_TASK DIRECTIONS_: Gather, from the data below, each line in which the word "where" occurs.

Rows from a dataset
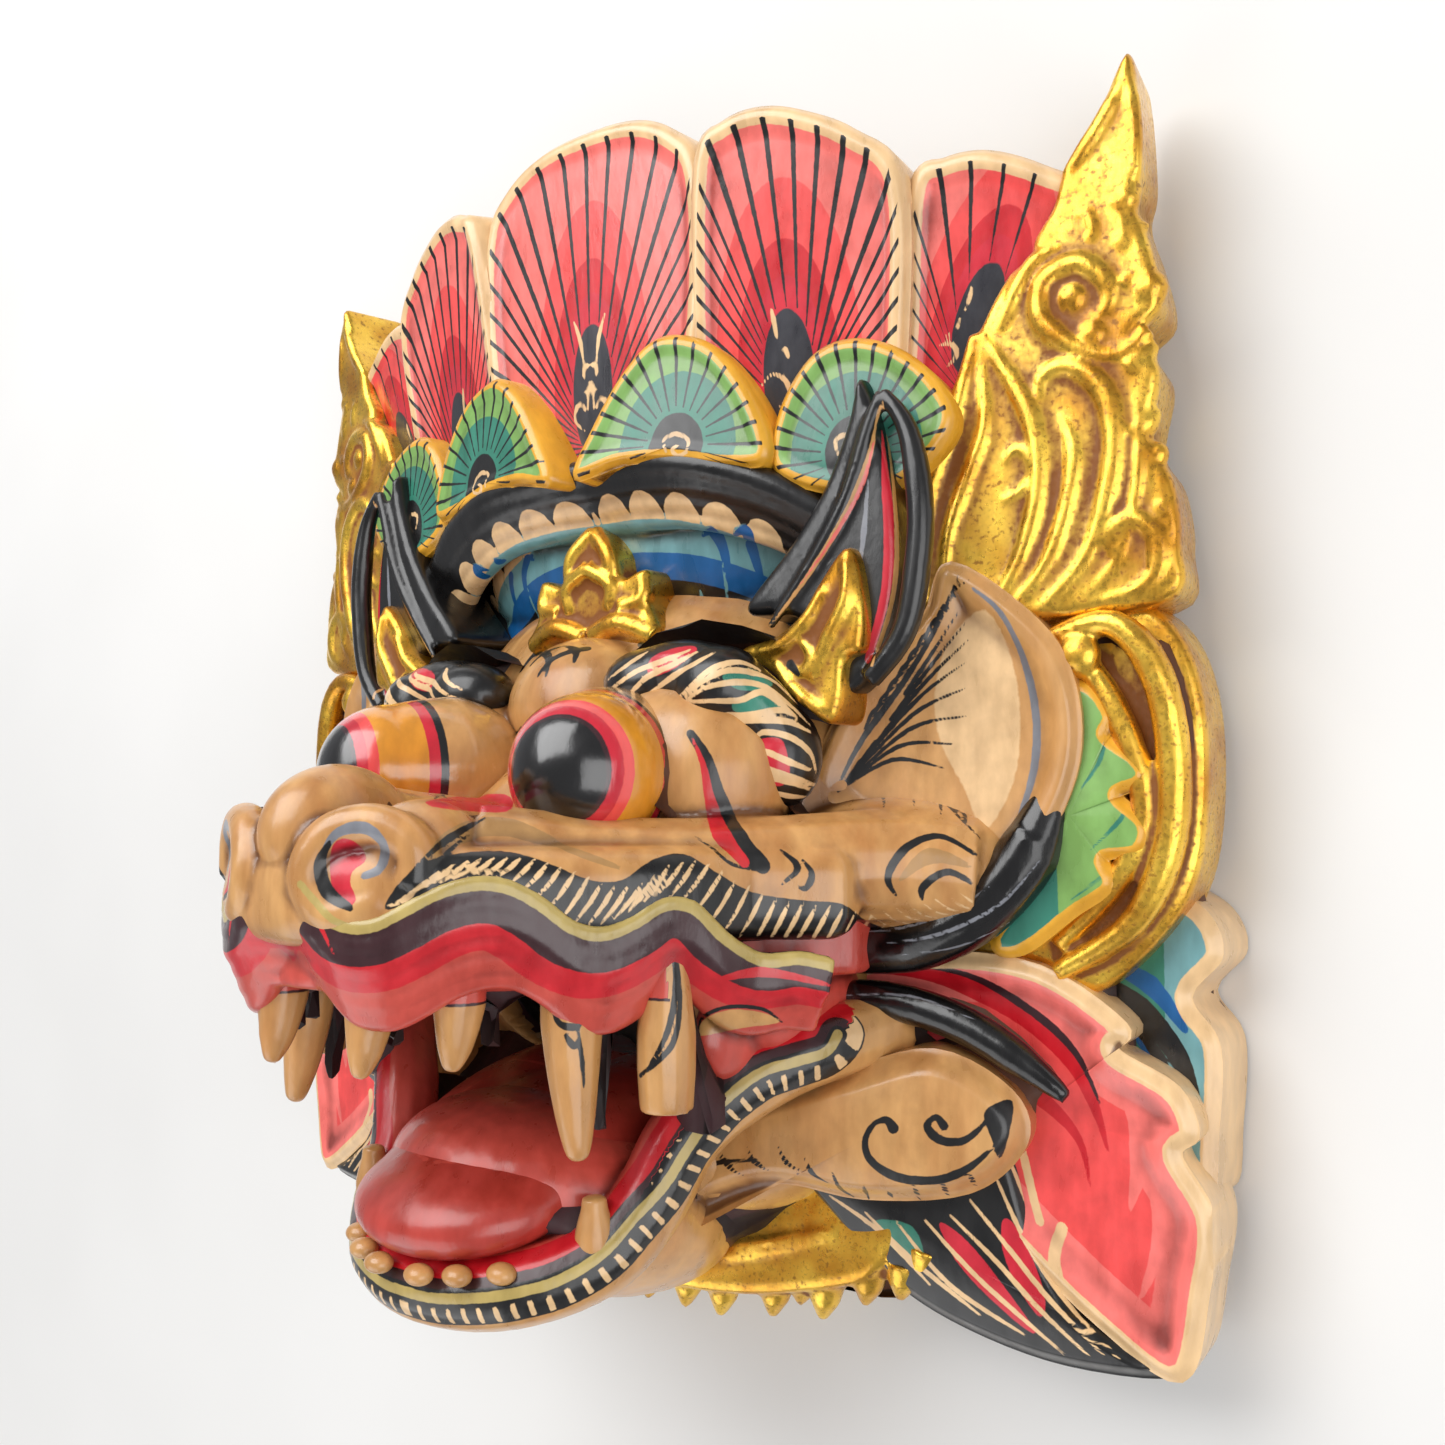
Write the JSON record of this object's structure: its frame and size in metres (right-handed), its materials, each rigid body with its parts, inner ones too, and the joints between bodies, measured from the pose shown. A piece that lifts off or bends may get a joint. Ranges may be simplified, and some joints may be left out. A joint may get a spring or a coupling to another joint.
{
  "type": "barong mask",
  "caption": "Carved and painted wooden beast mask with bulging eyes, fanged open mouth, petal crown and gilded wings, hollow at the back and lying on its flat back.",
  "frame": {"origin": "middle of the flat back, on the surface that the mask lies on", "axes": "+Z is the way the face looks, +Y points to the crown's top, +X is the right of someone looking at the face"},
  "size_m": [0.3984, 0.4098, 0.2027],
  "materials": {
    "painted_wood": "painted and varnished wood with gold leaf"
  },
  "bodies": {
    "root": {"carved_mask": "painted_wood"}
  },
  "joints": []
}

==

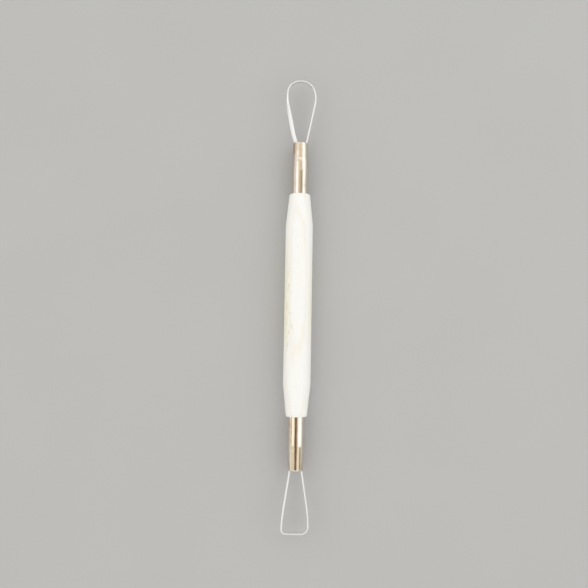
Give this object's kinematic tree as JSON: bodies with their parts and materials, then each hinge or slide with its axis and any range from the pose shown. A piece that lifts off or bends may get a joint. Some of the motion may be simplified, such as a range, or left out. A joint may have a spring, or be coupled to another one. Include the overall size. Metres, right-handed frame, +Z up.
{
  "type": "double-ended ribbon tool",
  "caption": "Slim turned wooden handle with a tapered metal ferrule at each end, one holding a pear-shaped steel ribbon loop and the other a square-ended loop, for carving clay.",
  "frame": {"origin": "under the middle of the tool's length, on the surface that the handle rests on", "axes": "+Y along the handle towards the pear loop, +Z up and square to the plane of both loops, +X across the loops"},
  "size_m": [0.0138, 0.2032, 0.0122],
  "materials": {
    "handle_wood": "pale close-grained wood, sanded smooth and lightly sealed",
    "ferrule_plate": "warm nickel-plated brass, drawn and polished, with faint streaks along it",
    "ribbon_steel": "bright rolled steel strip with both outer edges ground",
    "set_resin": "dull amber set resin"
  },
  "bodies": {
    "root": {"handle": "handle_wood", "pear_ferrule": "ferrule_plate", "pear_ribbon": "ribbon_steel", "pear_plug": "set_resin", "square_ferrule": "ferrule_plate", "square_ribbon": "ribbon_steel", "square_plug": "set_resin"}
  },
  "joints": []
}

--

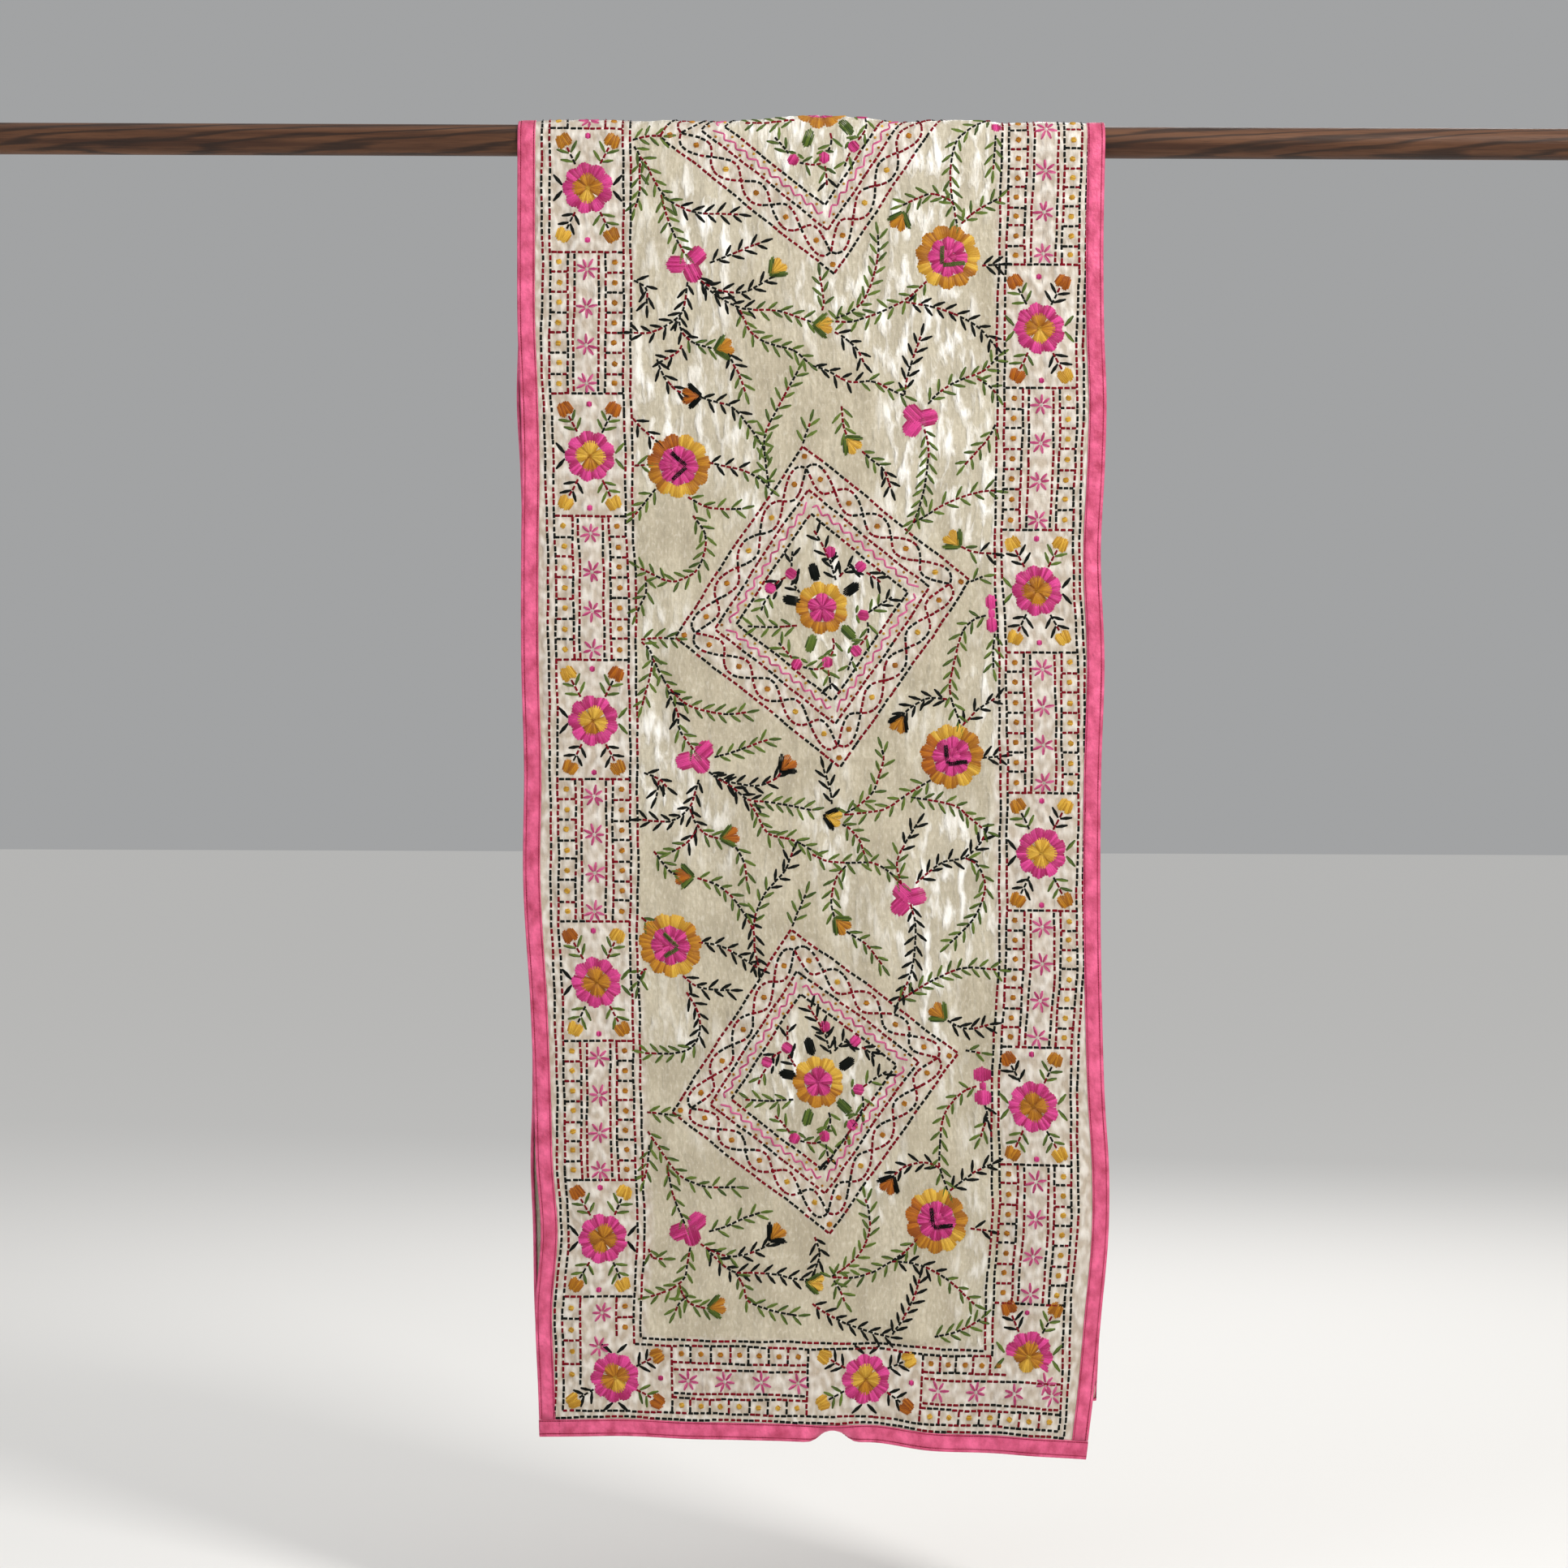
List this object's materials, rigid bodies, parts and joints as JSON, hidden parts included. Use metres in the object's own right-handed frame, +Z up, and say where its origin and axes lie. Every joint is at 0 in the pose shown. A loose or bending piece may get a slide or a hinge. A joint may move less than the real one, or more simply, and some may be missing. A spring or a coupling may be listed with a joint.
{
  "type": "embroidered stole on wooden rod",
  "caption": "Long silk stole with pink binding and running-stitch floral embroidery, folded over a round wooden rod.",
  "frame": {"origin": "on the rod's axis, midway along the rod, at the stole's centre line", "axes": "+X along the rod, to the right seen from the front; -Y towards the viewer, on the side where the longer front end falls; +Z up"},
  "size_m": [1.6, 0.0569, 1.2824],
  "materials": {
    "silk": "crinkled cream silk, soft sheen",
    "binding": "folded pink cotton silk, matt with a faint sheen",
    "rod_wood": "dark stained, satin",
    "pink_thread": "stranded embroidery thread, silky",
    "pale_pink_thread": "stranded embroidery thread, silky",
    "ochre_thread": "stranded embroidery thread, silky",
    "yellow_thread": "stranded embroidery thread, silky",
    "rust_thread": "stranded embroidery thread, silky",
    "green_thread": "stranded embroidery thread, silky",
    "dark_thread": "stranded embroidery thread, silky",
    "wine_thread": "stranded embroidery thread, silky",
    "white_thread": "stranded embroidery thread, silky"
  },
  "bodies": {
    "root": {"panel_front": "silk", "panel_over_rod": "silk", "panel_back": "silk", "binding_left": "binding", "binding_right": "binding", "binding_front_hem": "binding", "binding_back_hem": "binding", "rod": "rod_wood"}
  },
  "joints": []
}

_TASK SOLUTION_:
List this object's materials, rigid bodies, parts and joints as JSON, hidden parts included. Use metres in the object's own right-handed frame, +Z up, and say where its origin and axes lie. Every joint is at 0 in the pose shown. A loose or bending piece may get a slide or a hinge. A joint may move less than the real one, or more simply, and some may be missing. A spring or a coupling may be listed with a joint.
  "frame": {"origin": "on the rod's axis, midway along the rod, at the stole's centre line", "axes": "+X along the rod, to the right seen from the front; -Y towards the viewer, on the side where the longer front end falls; +Z up"},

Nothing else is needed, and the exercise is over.